On the run from an oppressive dystopian government 'divergent' Tris Prior (Shailene Woodley), her boyfriend Four (Theo James), brother Caleb (Ansel Elgort) and mouthy tag-along Peter (Miles Teller) hide among the peaceful pastoral community of 'Amity.' Their refuge proves short-lived however once soldiers sent by their old enemy, Jeanine (Kate Winslet), force them to flee. Betrayed by one ally then abandoned by another, Tris eventually finds shelter with the so-called 'Factionless' group led by none other than Four's long-lost, seemingly untrustworthy mother Evelyn (Naomi Watts). However, Jeanine is determined to get her hands on Tris since she might be the one person able to crack a high-tech puzzle box holding the secret to what happened to the world beyond the wall.
While the first film adaptation of Veronica Roth's series of young adult science fiction novels did not make a huge splash with either critics or the public it evidently amassed a big enough, albeit strangely quiet fan-base to greenlight a sequel that was also a minor hit. Whereas Divergent (2014) was a largely enjoyable sci-fi action romp, Insurgent is a much more plodding, maudlin and uncertain affair. The core concept underlining the Divergent series lacks the sociopolitical edge that made The Hunger Games (2012) yet arguably more closely approximates the high school experience. Specifically, the notion those qualities that mark certain young people as misfits are in time also the same that help them come into their own in later life. Which of course is immensely appealing for adolescents uncertain about their place in the world.
Central to the story this time around is Tris' brittle self-worth and nagging doubts as to whether her actions in the last film were justified. Especially given they cost the lives of friends and family. Although Insurgent poses an intriguing sociopolitical question in pondering whether or not stability is a significant casualty once a revolution destroys an oppressive social order, it fails to develop this point. Instead the script simply has Four continually reassure Tris none of this is her fault. Co-written by Brian Duffield, veteran Akiva Goldsman and Mark Bomback, the heavily episodic plot takes Tris and Four from dystopian setting to dystopian setting and one special guest authority figure to another (along with Kate Winslet and Naomi Watts we have Octavia Spencer and Daniel Dae Kim wasted as one-note characters) without advancing the story much. Tris has a much more conventional hero's journey this time around complete with hokey prophecies and Macguffins while the characters 'kill or be killed' credo edges unnervingly close to survivalist rhetoric.

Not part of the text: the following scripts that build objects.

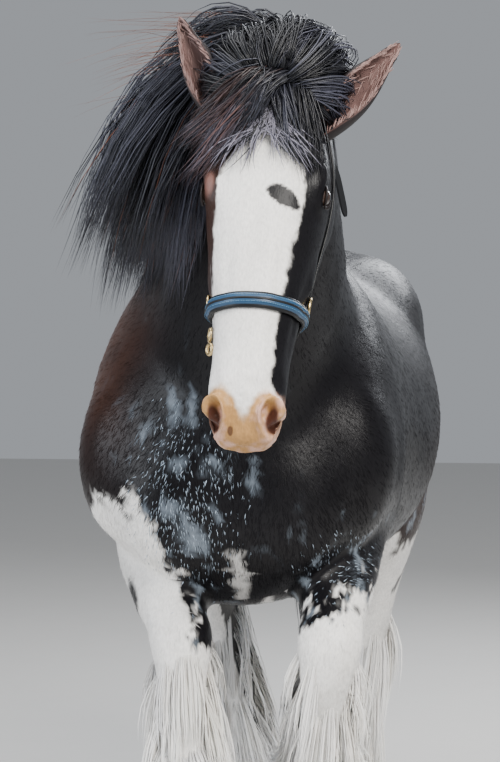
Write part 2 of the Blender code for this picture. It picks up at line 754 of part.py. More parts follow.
def shell_solid(name, outer, inner):
    """A closed solid between two matching grids of points."""
    spans, arc = len(outer), len(outer[0])
    points = [p for row in outer for p in row] + [p for row in inner for p in row]
    half, faces = spans * arc, []
    for i in range(spans - 1):
        for j in range(arc - 1):
            a, b, c, d = i * arc + j, i * arc + j + 1, (i + 1) * arc + j + 1, (i + 1) * arc + j
            faces += [(a, b, c, d), (half + d, half + c, half + b, half + a)]
        for j in (0, arc - 1):
            a, d = i * arc + j, (i + 1) * arc + j
            faces.append((a, d, half + d, half + a))
    for j in range(arc - 1):
        for i in (0, spans - 1):
            a, b = i * arc + j, i * arc + j + 1
            faces.append((a, b, half + b, half + a))
    return object_from(name, points, faces)


# Hooves, halter and stand


def hoof_axes(leg):
    """Where a hoof's top lies, its direction down to the sole and its direction to the toe."""
    last = leg_rings(leg)[-1]
    if leg.startswith("hind"):
        top = Vector((last.centre.x, last.centre.y, PLATE_THICK + GAP + HOOF_HEIGHT))
        return top, Vector((0, 0, -1)), Vector((0, -1, 0))
    down = Vector((0, -0.34, -0.94)) if leg == "fore_right" else Vector((0, 0.62, -0.78))
    down.normalize()
    toe = (last.up_axis - down * last.up_axis.dot(down)).normalized()
    return last.centre + toe * 0.004, down, toe


def hoof(leg):
    """A hoof whose top meets the coronet and whose sole is flat."""
    top, down, toe = hoof_axes(leg)
    side, made = toe.cross(down).normalized(), []
    for depth, grow in ((0, 0), (0.12, 0.08), (0.9, 0.94), (1.0, 0.98)):
        size = HOOF_TOP + (HOOF_SOLE - HOOF_TOP) * grow
        centre = top + down * (depth * HOOF_HEIGHT) + toe * (depth * HOOF_SLOPE)
        made.append(Ring(centre, toe, side, size * 0.98, size * 1.04, size * 0.86, 2.25))
    return loft(leg + "_hoof", made, 18, 1)


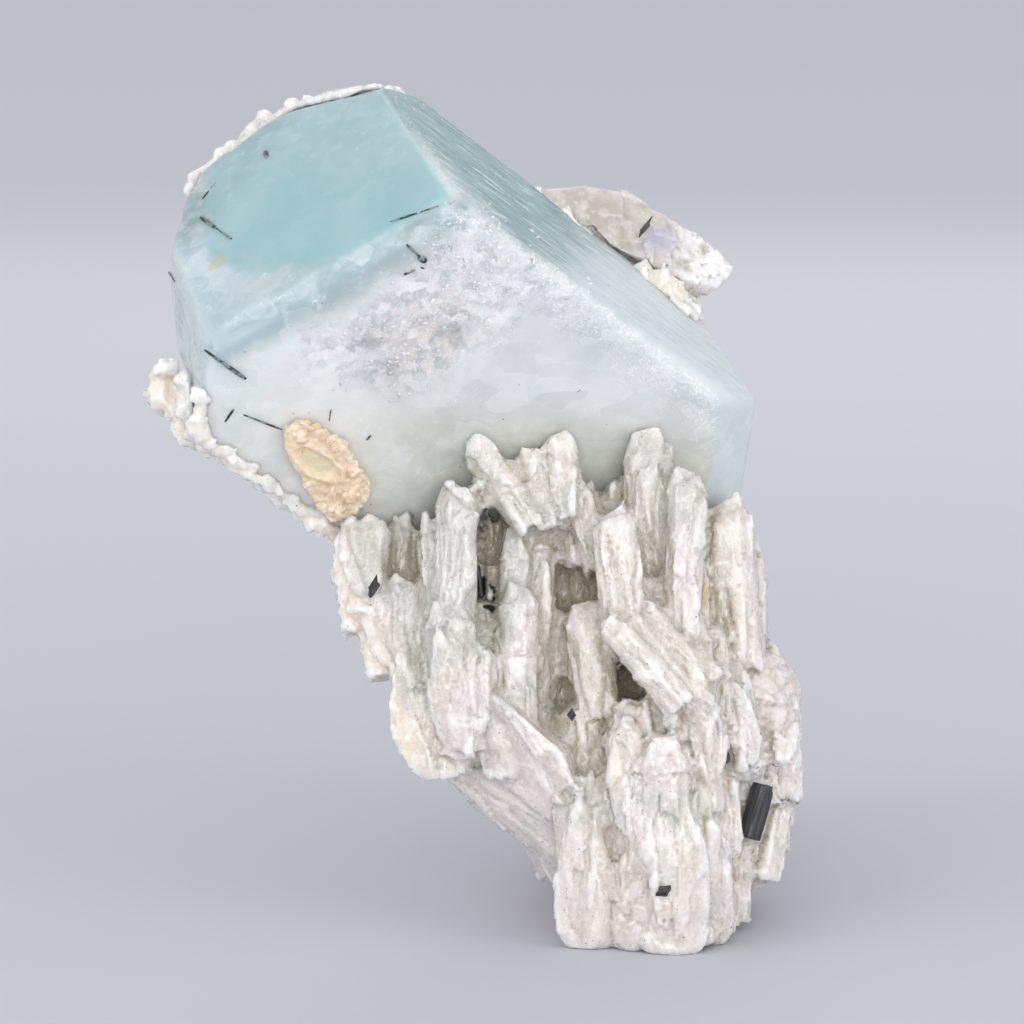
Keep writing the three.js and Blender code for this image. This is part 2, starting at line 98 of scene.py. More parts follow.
# Rows of crust lumps along edges of the beryl: face, from, to, size of a lump, how many.
LUMP_ROWS = [
    ("front", (-29.4, 7.0), (-29.0, 2.0), 1.5, 16),
    ("front", (-28.8, 1.8), (-14.6, -10.2), 1.25, 110),
    ("upper_right", (18.2, 5.5), (19.2, -4.0), 1.0, 22),
    ("upper_right", (18.8, -4.5), (18.6, -11.8), 1.6, 20),
]
NEEDLES = [  # face, from, to, radius
    ("upper_left", (-17.8, -2.7), (-14, -4.2), 0.26),
    ("upper_left", (-14.3, -4.1), (-11.1, -5.3), 0.18),
    ("upper_left", (-19.5, -0.3), (-19.5, 1), 0.15),
    ("upper_left", (-19.4, 1.2), (-19.4, 2.4), 0.08),
    ("upper_left", (-15.6, 6.9), (-14.6, 6), 0.28),
    ("upper_left", (8.7, -1.5), (11.4, -0.1), 0.12),
    ("upper_left", (11.6, 0), (13.5, 1), 0.09),
    ("front", (-9.8, 23.6), (-8.4, 22.2), 0.14),
    ("front", (-8.5, 22.2), (-7.7, 21.6), 0.34),
    ("front", (-9.8, 20.2), (-8.7, 20.7), 0.16),
    ("front", (-8.2, 21), (-7.8, 20.8), 0.12),
    ("front", (-29.1, 12), (-27, 10.2), 0.16),
    ("front", (-27.4, 10.6), (-24.8, 8.5), 0.22),
    ("front", (-24.8, 4.3), (-20.8, 2.4), 0.13),
    ("front", (-26.6, 3.5), (-25.8, 5), 0.14),
    ("front", (-16.1, 3.1), (-16, 4.7), 0.12),
    ("front", (-12.1, 0.9), (-11.7, 1.5), 0.14),
    ("left", (-4.9, 13.4), (-1.2, 12.7), 0.13),
]

# How fine each piece's skin is, in millimetres, and how many faces the albite keeps.
SKIN_CELL = {"albite": 0.27, "beryl": 0.34, "quartz": 0.2, "feldspar": 0.11, "filling": 0.5}
ALBITE_FACES = 95000
# Loose tablets on the albite, with the limits of their length, width and thickness, and flakes on the beryl.
TABLETS = 260
TABLET_SIZES = ((3, 8), (1.2, 2.4), (0.5, 0.9))
SUGAR_FLAKES = 260


# ---------------------------------------------------------------- working with meshes


def only(piece):
    """Deselects everything, then selects one piece and makes it active."""
    bpy.ops.object.select_all(action="DESELECT")
    piece.select_set(True)
    bpy.context.view_layer.objects.active = piece
    return piece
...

To their credit the cast are all capable and highly watchable. However their characters are sulkier and more self-involved this time around or else plain thin. What is more the film is geared towards momentum not depth. Poor Ansel Elgort, Shailene Woodley's charismatic co-star in charming weepie The Fault in Our Stars (2014), draws the short straw here as a character defined solely by his ineptitude in combat and propensity for choosing the wrong side. As for Woodley herself, as was case with Divergent, she gives a commanding turn above and beyond the call of duty and more or less holds the whole unwieldy epic together through the sheer force of her performance. Joining the series, German filmmaker Robert Schwentke – the man behind RED (2010), The Time Traveller's Wife (2009) and R.I.P.D. (2013) among others – pulls out all the stops for several 'virtual reality' sequences. These showcase trippy imagery and fairly exciting action but Insurgent remains dramatically inert. Nevertheless the series soldiered on with Allegiant (2016).